Topics: water rights, reclamation projects, riparian landowners, government compensation for property, irrigation and dams

Summary

Background

A group of farmers and ranchers owned low-lying lands along the San Joaquin River that were soaked each year by predictable seasonal overflow. The United States built Friant Dam as part of the Central Valley Project, diverting San Joaquin water for irrigation, power, and redistribution, which largely ended the natural inundation those landowners relied on.

Reasoning

The Court examined whether Friant was a navigation project or a reclamation project and concluded Congress had treated it as a reclamation undertaking governed by the Reclamation Act. Because the federal program expressly directed compliance with state water laws, the Court applied California law to decide whether the landowners had compensable rights. Relying on California precedents and the 1928 state constitutional amendment, the Court found the claimants had a compensable right to the seasonal inundation and affirmed awards for compensation. The majority also accepted the date of first substantial impoundment for accrual of interest, as reflected in administrative contracts.

Real world impact

The ruling means federal reclamation projects that stop naturally recurring river flooding may require payment to local landowners when state law recognizes those benefits.
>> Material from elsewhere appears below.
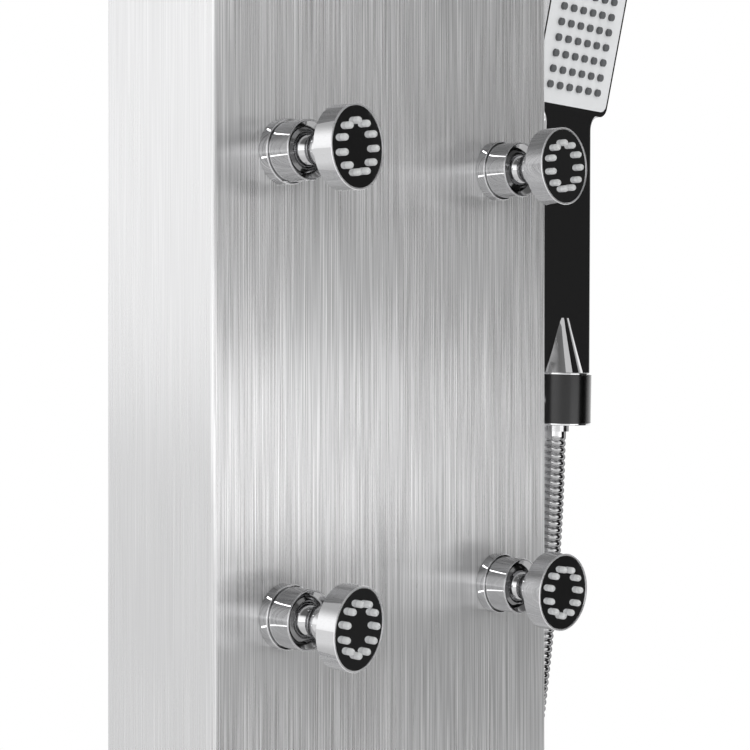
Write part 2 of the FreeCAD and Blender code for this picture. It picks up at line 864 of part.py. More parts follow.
def make_rain_shower():
    width = named("rain_arm_width")
    thick = named("rain_arm_thickness")
    reach = named("rain_reach")
    plate_thick = named("rain_plate_thickness")
    end_y = front - reach
    boss_drop = named("rain_boss_drop")
    tail = named("rain_tail_length")
    bore = named("jet_bore_radius")
    arm = fused(
        cylinder(shank, tail, 0, front, rain_z, TO_WALL),
        cylinder(named("rain_plate_radius"), plate_thick, 0, front, rain_z, TO_FRONT),
        box(width, reach, thick, -width / 2, end_y, rain_z - thick / 2),
        cylinder(named("rain_arm_width") / 2, thick, 0, end_y, rain_z - thick / 2),
        cylinder(named("rain_boss_radius"), boss_drop, 0, end_y, rain_z - thick / 2 - boss_drop),
    )
    passages = fused(
        cylinder(bore, reach + tail, 0, front + tail, rain_z, TO_FRONT),
        cylinder(bore, thick / 2 + boss_drop, 0, end_y, rain_z - thick / 2 - boss_drop),
    )
    node("rain_arm", cut(arm, passages))
    washer_nut = cut(hexagon(named("nut_radius"), named("nut_thickness")),
                     cylinder(shank + named("thread_gap"), named("nut_thickness")))
    node("rain_arm_backnut", place(washer_nut, 0, inner_front, rain_z, TO_WALL))

    # ring and ball, in heights from the ball's centre
    ball = named("rain_ball_radius")
    hold = ball + gap
    ring = named("rain_ring_radius")
    lip = named("rain_ring_lip")
    top = named("rain_ball_drop") - slip
    inner = root(hold * hold - lip * lip)
    mouth = bore + 1
    mouth_z = root(hold * hold - mouth * mouth)
    centre_z = rain_z - thick / 2 - boss_drop - named("rain_ball_drop")
    ring_body = turned("rain_ring", [
        (ring - 3, -lip), (ring, 3 - lip), (ring, top), (mouth, top), (mouth, mouth_z),
        Arc(0, 0, inner, -lip, clockwise=True)])
    node("rain_swivel_ring", place(ring_body, 0, end_y, centre_z))

    neck = named("rain_neck_radius")
    neck_end = named("rain_neck_length")
    dome = named("rain_dome_radius")
    side = named("rain_head_side")
    slab = named("rain_head_thickness")
    ball_z = root(ball * ball - bore * bore * 0.36)
    small_bore = bore * 0.6
    low = -neck_end - named("rain_dome_height")
    stalk = turned("rain_stalk", [
        (small_bore, low), (dome, low), (dome - 3, -neck_end - 1),
        (neck + 3, -neck_end), (neck, 3 - neck_end), (neck, -root(ball * ball - neck * neck)),
        Arc(0, 0, small_bore, ball_z)])
    slab_body = square_plate("rain_slab", side, slab, named("rain_head_corner"))
    place(slab_body, 0, 0, low - slab)
    wall = sheet_wall
    face_side = side - 2 * wall - 2 * slip
    chamber = square_plate("rain_chamber", side - 2 * wall, slab - wall,
                           named("rain_head_corner") - wall)
    place(chamber, 0, 0, low - slab)
    inlet = cylinder(small_bore, slab, 0, 0, low - slab + wall)
    shell = cut(fused(stalk, slab_body), chamber, inlet)
    node("rain_head", place(shell, 0, end_y, centre_z))

    nozzle = named("rain_nozzle_radius")
    rows = int(value_of(named("rain_nozzle_rows")))
    pitch = named("rain_nozzle_pitch")
    face = square_plate("rain_face", face_side, sheet_wall, named("rain_head_corner") - wall - slip)
    drill(face, "XY_Plane", nozzle + named("nozzle_hole_gap"), rows, rows, pitch,
          -pitch * (rows - 1) / 2, -pitch * (rows - 1) / 2, sheet_wall, cutting=True)
    node("rain_face", place(face, 0, end_y, centre_z + low - slab))
    mat_side = pitch * (rows - 1) + 16
    mat = square_plate("rain_mat", mat_side, sheet_wall, named("rain_head_corner") - wall - slip)
    mat_sketch_length = sheet_wall + named("rain_nozzle_length")
    drill(mat, "XY_Plane", nozzle, rows, rows, pitch,
          -pitch * (rows - 1) / 2, -pitch * (rows - 1) / 2, mat_sketch_length, cutting=False)
    node("rain_nozzles", place(mat, 0, end_y, centre_z + low - slab + sheet_wall))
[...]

It also endorses the practice that federal reclamation authorities should respect and, where necessary, buy or condemn state-created water rights as part of project planning. The decision leaves open some administrative details, like exact deed reservations and interest questions, for later resolution.

Dissents or concurrances

A separate opinion argued that no constitutional property right exists in navigable waters and that statutory purchase authority, not a constitutional rule, supports payment; that opinion also objected to allowing interest.